# Tuning a PID with extraneous noise on the error signal

• Twigg
In summary, the conversation discusses the issue of measurement noise in a servo loop to stabilize a parameter. The main question is whether there are tricks or limits to compensate for this type of noise, and the conversation delves into the use of PID control and considerations for laser power measurements. There is also a discussion on the importance of accurately measuring the parameter and minimizing noise in the measurement process.
Twigg
Gold Member
TL;DR Summary
Are there sneaky tricks for compensating for measurement noise in a PID servo?
Hi all! Forgive the sloppiness of this post, I'm on the road.

Suppose you have a servo loop to stabilize parameter X. The issue is, when you measure X, you introduce some measurement error (let's say its white noise for the sake of argument). The noise causes a potential problem: since the error signal now contains some noise signal that is uncorrelated with X, the servo will end up adding this noise to X. I feel like this is a situation which must have been studied extensively. Is there a standard limit on servo performance in the presence of this kind of measurement noise? Are there fancy tricks to get past this limit?

For a simple example, X might be laser power as measured on a photodiode. The servo controller reads the photodiode voltage and adjusts some laser settings to correct the optical power. Suppose the photodiode voltage is DC + white noise (the white noise being shot noise from the diode, thus uncorrelated with the optical power).

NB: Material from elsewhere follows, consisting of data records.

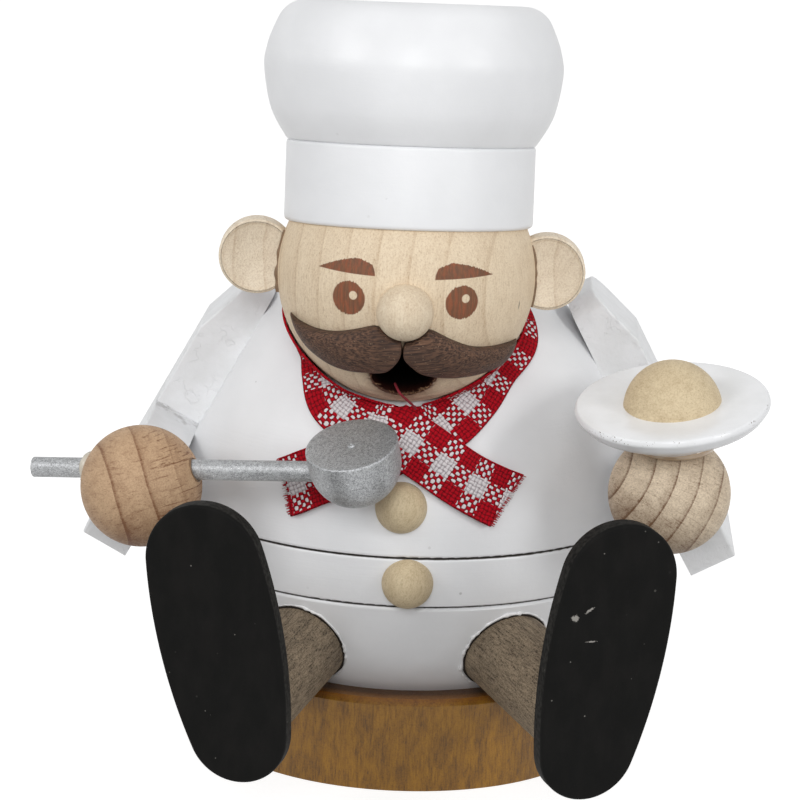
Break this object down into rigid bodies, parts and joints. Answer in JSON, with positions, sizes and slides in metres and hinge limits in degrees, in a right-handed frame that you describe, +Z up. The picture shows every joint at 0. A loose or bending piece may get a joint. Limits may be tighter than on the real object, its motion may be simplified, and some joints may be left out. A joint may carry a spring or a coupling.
{
  "type": "german incense smoker",
  "caption": "Seated wooden cook whose round jacket lifts off a fire bowl, so an incense cone on the dish smokes out of the open mouth.",
  "frame": {"origin": "middle of the flat underside of the base disc", "axes": "+Z up through the hat, -Y is the way the figure looks, +X is the side of the hand with the plate"},
  "size_m": [0.1469, 0.1363, 0.1635],
  "materials": {
    "stained_base": "yellow brown stain under satin lacquer",
    "white_paint": "white satin paint on turned wood",
    "maple": "bare maple under matt lacquer",
    "beech": "bare beech under matt lacquer",
    "beech_dowel": "bare dowel",
    "dark_stain": "dark brown stain",
    "silver_paint": "silver paint with metal flake",
    "grey_stain": "grey brown stain",
    "black_paint": "black matt paint",
    "tin": "pressed tinplate, satin",
    "steel": "bright nail",
    "gingham": "woven red and white check ribbon"
  },
  "bodies": {
    "lower_body": {"base_disc": "stained_base", "lower_bowl": "white_paint", "waist_ring": "white_paint", "incense_dish": "tin", "dish_nail": "steel", "button_lower": "maple", "leg_left": "grey_stain", "leg_right": "grey_stain", "shoe_left": "black_paint", "shoe_right": "black_paint", "shoe_dowels": "beech_dowel"},
    "upper_body": {"jacket": "white_paint", "head": "maple", "nose": "maple", "ear_left": "maple", "ear_right": "maple", "moustache_left": "dark_stain", "moustache_right": "dark_stain", "hat": "white_paint", "hat_dowel": "beech_dowel", "button_upper": "maple", "sleeve_left": "white_paint", "sleeve_right": "white_paint", "arm_dowels": "beech_dowel", "hand_left": "beech", "hand_right": "beech", "wrist_dowels": "beech_dowel", "ladle_handle": "silver_paint", "ladle_bowl": "silver_paint", "plate": "white_paint", "dumpling": "maple", "scarf": "gingham"}
  },
  "joints": [
    {"name": "jacket_lift", "type": "slide", "parent": "lower_body", "child": "upper_body", "axis": [0, 0, 1], "range_m": [0, 0.045]}
  ]
}
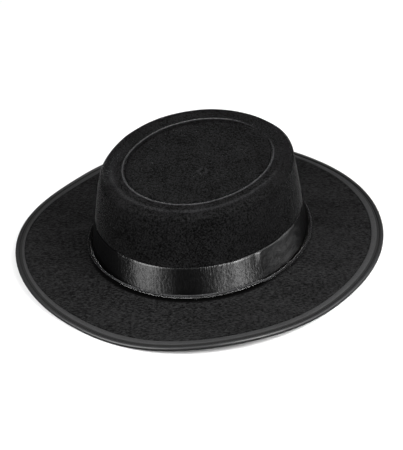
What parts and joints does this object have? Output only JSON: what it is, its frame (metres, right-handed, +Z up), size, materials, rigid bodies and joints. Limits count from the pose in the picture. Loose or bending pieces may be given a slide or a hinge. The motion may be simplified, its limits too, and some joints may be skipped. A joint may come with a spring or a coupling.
{
  "type": "gaucho hat",
  "caption": "Low flat-topped felt hat with a wide, almost level oval brim, a ribbon band and a bound edge.",
  "frame": {"origin": "centre of the brim's outline, on the surface that the hat rests on", "axes": "+Z up through the crown, +Y towards the back of the hat, +X towards the wearer's left"},
  "size_m": [0.314, 0.3406, 0.0912],
  "materials": {
    "crown_felt": "brushed wool-like felt",
    "brim_felt": "pressed felt with a fine streaky nap",
    "satin_ribbon": "glossy satin",
    "binding_tape": "smooth folded tape over a cord"
  },
  "bodies": {
    "root": {"crown": "crown_felt", "brim": "brim_felt", "band": "satin_ribbon", "brim_binding": "binding_tape"}
  },
  "joints": []
}
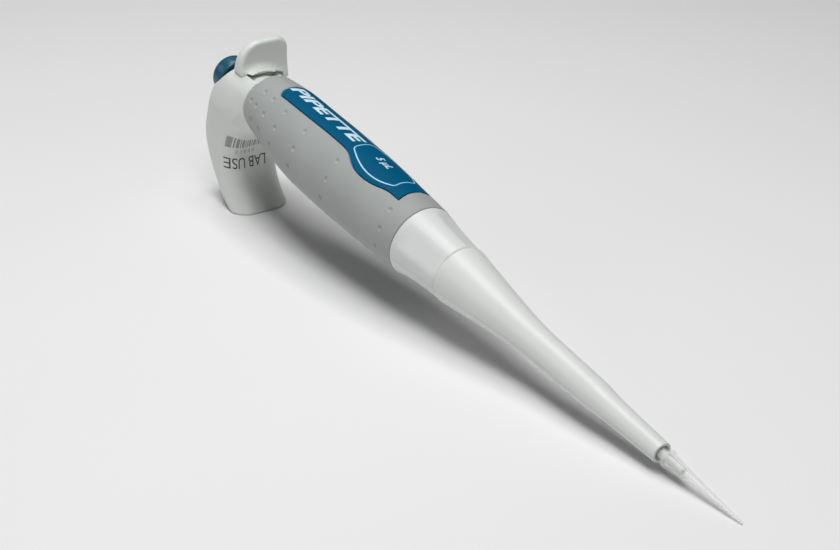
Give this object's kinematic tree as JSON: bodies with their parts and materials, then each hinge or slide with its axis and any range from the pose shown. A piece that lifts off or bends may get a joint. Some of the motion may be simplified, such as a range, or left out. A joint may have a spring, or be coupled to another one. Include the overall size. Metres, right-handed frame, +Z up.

My specific case is stabilizing residual amplitude modulation (aka RAM) for an electro-optic modulator (EOM). I can get into the nuts and bolts if you like, just let me know in a reply. Alternatively, here's a paper: https://arxiv.org/abs/1710.08575

How much D have you set in your PID? The integral action I is intrinsically a low pass filter. Therefore it attenuates all high frequency components of noise.

Derivative action D on the other hand amplifies high frequency signal. If D is high, then you may need something to remove the noise first.

But better still, set the D gain to zero. In almost all control loops, PI control is adequate. The D portion is needed only in exceptional cases.

You should also find that PI is must easier to tune than PID.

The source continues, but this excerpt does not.